As for Africa, nobody comes close to Nigeria, as the two nations who share the second top spot for the amount of actual and attempted attacks are Benin and Ghana with five reported incidents each for the nine months of 2018. It is worth noting that many attacks go unreported.
According to IMB, Pirates in Nigeria are often well armed, violent and have attacked hijacked and robbed vessels, kidnapped crews along the coast, rivers, anchorages, ports and surrounding waters.
While the number of attacks seems to be the biggest in Nigeria, data from EOS Risk Group shows that Nigerian pirates are also responsible for attacks not just in Nigerian waters, but in those of the neighboring countries.
82 kidnapped in 2018 – Pirates across borders
EOS Risk Group’s Jake Longworth, who was among the first to break the Tidewater vessel attack news, was kind enough to share with Offshore Energy Today some intriguing statistics on the piracy and offshore attacks in West Africa.
See below the offshore stats for 2018 so far, as compiled by EOS Risk Group. Take note that the numbers do not take into account the Niger Delta:
- TOTAL INCIDENTS IN 2018: 111 incidents (piracy, suspicious activity and port and anchorage based robberies) across West Africa so far in 2018. This excludes piracy activity within the Niger Delta.
- So far in 2018, there have been 48 confirmed OFFSHORE Nigerian pirate attacks, occurring within the EEZs of Ghana, Benin, Nigeria, Cameroon, Gabon, and Congo. EOS Risk Group recorded 43 OFFSHORE Nigerian pirate attacks in 2017. This is an 11% increase from 2017 figures.
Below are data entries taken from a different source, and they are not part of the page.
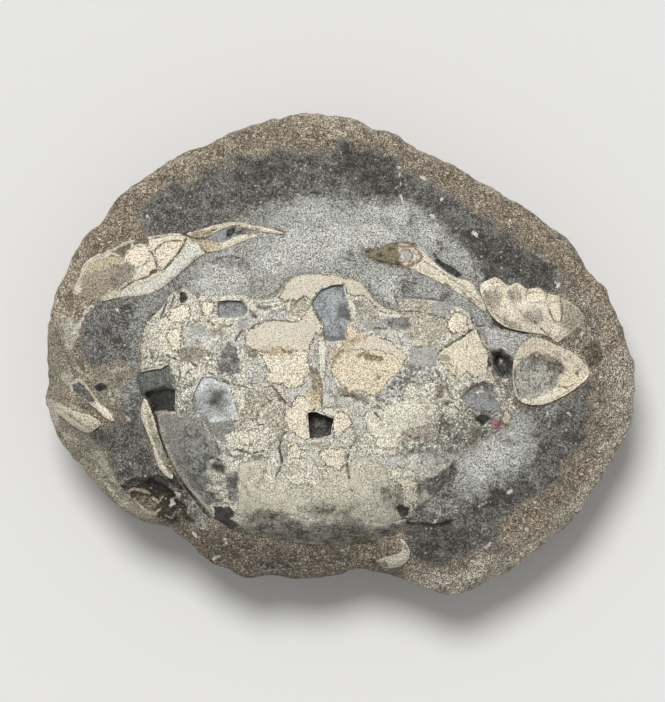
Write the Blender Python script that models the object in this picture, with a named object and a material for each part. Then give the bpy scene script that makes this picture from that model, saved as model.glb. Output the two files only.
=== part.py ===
"""Fossil crab in its stone nodule, lying on its flat underside.

The crab faces +Y and +Z is up. Outlines are in millimetres, seen from above, with the origin
under the middle of the nodule. Every piece of shell is let into a pocket in the stone.
"""

import math

import bmesh
import bpy
import numpy as np

MM = 0.001  # the outlines and heights below are in millimetres

# Heights above the resting face.
RIM_HEIGHT = 25.0  # where the nodule is widest
RIM_WAVE = 1.6  # how far that line rises and falls on its way round
FACE_CROWN = 41.0  # top of the stone, under the middle of the crab
VAULT_RISE = 9.5  # how far the back shell arches above the stone
BASE_SHARE = 0.56  # share of the plan radius that is flat underneath

SHELL_THICKNESS = 2.0
SHELL_PROUD = 0.6  # the shell's edge stands this far above the stone
GAP = 0.35  # clearance round each piece in its pocket
MOULD_GAP = 0.7  # and under the back shell, whose edge is steep
WINDOW_DEPTH = 3.0  # windows in the back shell, which show the mould under it
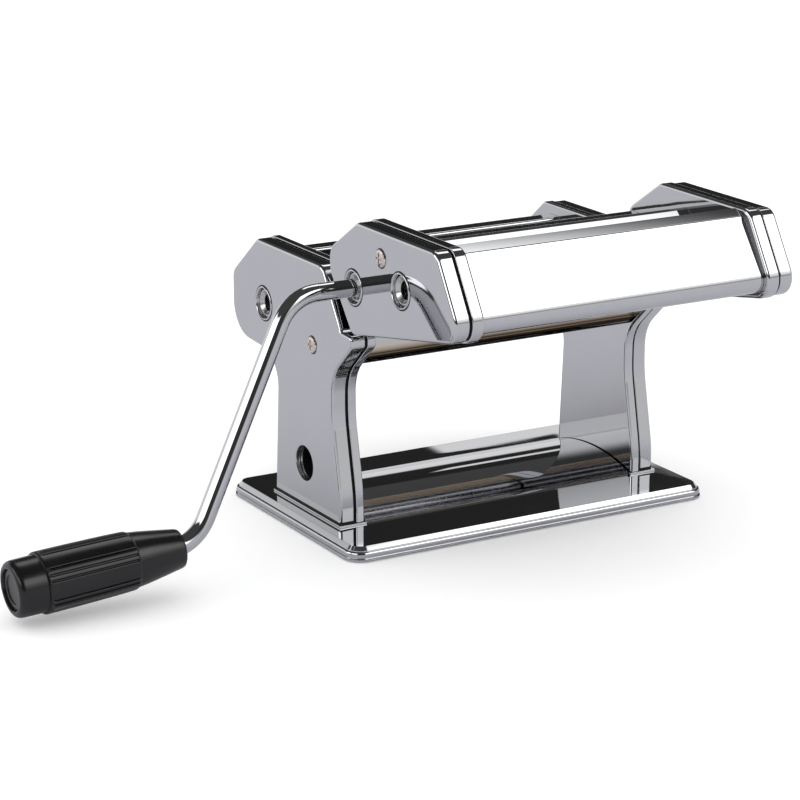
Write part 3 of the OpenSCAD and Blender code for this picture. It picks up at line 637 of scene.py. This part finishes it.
def studio():
    """White light from all round; mirrors see a dark room with soft boxes in it."""
    world = bpy.data.worlds.new("studio")
    bpy.context.scene.world = world
    world.use_nodes = True
    tree = world.node_tree
    tree.nodes.clear()
    new, link = tree.nodes.new, tree.links.new

    def maths(operation, a, b=None):
        made = new("ShaderNodeMath")
        made.operation = operation
        link(a, made.inputs[0])
        if b:
            link(b, made.inputs[1])
        return made.outputs[0]

    def ramp(value, low, high):
        made = new("ShaderNodeMapRange")
        made.interpolation_type = "SMOOTHSTEP"
        made.inputs["From Min"].default_value = math.radians(low)
        made.inputs["From Max"].default_value = math.radians(high)
        link(value, made.inputs["Value"])
        return made.outputs["Result"]

    def mixed(factor, a, b):
        made = new("ShaderNodeMix")
        link(factor, made.inputs["Factor"])
        for socket, value in (("A", a), ("B", b)):
            if isinstance(value, (int, float)):
                made.inputs[socket].default_value = value
            else:
                link(value, made.inputs[socket])
        return made.outputs["Result"]

    split = new("ShaderNodeSeparateXYZ")
    link(new("ShaderNodeTexCoord").outputs["Generated"], split.inputs[0])
    azimuth = maths("ARCTAN2", split.outputs["X"], split.outputs["Y"])
    elevation = maths("ARCSINE", split.outputs["Z"])
    seen = ROOM
    for _, (left, right), (low, high), soft, brightness in SURROUNDINGS:
        across = maths("MULTIPLY", ramp(azimuth, left - soft, left + soft),
                       ramp(azimuth, right + soft, right - soft))
        upwards = maths("MULTIPLY", ramp(elevation, low - soft, low + soft),
                        ramp(elevation, high + soft, high - soft))
        seen = mixed(maths("MULTIPLY", across, upwards), seen, brightness)
    path = new("ShaderNodeLightPath")
    strength = mixed(path.outputs["Is Glossy Ray"], 1.0, seen)
    background = new("ShaderNodeBackground")
    background.inputs["Color"].default_value = (1, 1, 1, 1)
    link(strength, background.inputs["Strength"])
    link(background.outputs[0], new("ShaderNodeOutputWorld").inputs["Surface"])


def floor():
    mesh = bpy.data.meshes.new("floor")
    bm = bmesh.new()
    bmesh.ops.create_circle(bm, cap_ends=True, segments=96, radius=9)
    bm.to_mesh(mesh)
    bm.free()
    obj = bpy.data.objects.new("floor", mesh)
    bpy.context.scene.collection.objects.link(obj)
    s = Shader("pale_floor")
    cloud = s.noise(3, 2)
    seen_directly = s.node("ShaderNodeLightPath").outputs["Is Camera Ray"]
    glow = s.spread(seen_directly, 0, 0.14, 0, 1)
    s.link(glow, s.surface.inputs["Emission Strength"])
    colour = s.blend(seen_directly, (0.62, 0.62, 0.66), (0.93, 0.93, 0.93))
    mesh.materials.append(s.finish(colour, s.spread(cloud, 0.8, 0.9), s.bump(cloud, 0.0001),
                                   Specular_IOR_Level=0.0))
    s.surface.inputs["Emission Color"].default_value = (1, 1, 1, 1)
    obj.location.z = CAD_BOX[0][2] - 0.0002


def camera():
    azimuth, elevation = math.radians(-29.99), math.radians(16.22)
    back = Vector((math.sin(azimuth) * math.cos(elevation), -math.cos(azimuth) * math.cos(elevation),
                   math.sin(elevation)))
    data = bpy.data.cameras.new("camera")
    data.sensor_width = 36
    data.lens = 126.38
    data.clip_start, data.clip_end = 0.05, 60
    obj = bpy.data.objects.new("camera", data)
    bpy.context.scene.collection.objects.link(obj)
    obj.location = (-0.6899, -1.1284, 0.4334)
    obj.rotation_mode = "QUATERNION"
    obj.rotation_quaternion = (-back).to_track_quat("-Z", "Y")
    bpy.context.scene.camera = obj


studio()
floor()
camera()
bpy.context.scene.view_settings.view_transform = "Standard"
bpy.context.scene.view_settings.exposure = 0.2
- KIDNAP STATS: 82 seafarers have been kidnapped OFFSHORE and held for ransom in Nigeria so far in 2018. EOS recorded 75 kidnapped OFFSHORE in 2017 and 52 kidnapped OFFSHORE in 2016. This equates to a 9% increase this year from 2017, or a 58% increase compared to 2016 figures.
- Many more are kidnapped and attacked on the inland Niger Delta creek and river network, which isn’t included in the above stats.
- SUSPICIOUS ACTIVITY: EOS Risk Group has recorded 15 cases of suspicious activity / approaches that did not result in an attack.
Giving his take on the offshore piracy situation in Nigeria, Longworth said: “Around 90% of Nigerian pirate attacks continue to occur on the approaches to the Port Harcourt, Bonny and Onne port area in Rivers State, typically within 110nm of the shore.”
He feels the problem could further develop ahead of the elections next year, and also emphasizes the extended reach of Nigerian pirates, and the importance of proper intelligence and advisory support for the companies doing business in the area.
“Complex links between politics, conflict, and crime in the Niger Delta could contribute to an increased risk of piracy until the February 2019 elections have passed,” Longworth said.
“As hijack for oil theft has re-emerged as a threat in 2018 in tandem with rising oil prices, the geographical scope of Nigerian piracy has expanded too, with attacks this year off Ghana, Benin, Cameroon, Gabon, and the Congo.”
The Senior Intelligence Analyst said: “Shipping companies operating in West Africa need to understand the myriad of security risks that are present and how to best mitigate them. Investing in proper intelligence and advisory support may sometimes seem like an unnecessary cost, but expert advice and risk assessments can help prevent or lessen the impact of security incidents with potentially severe financial, legal and reputational consequences.”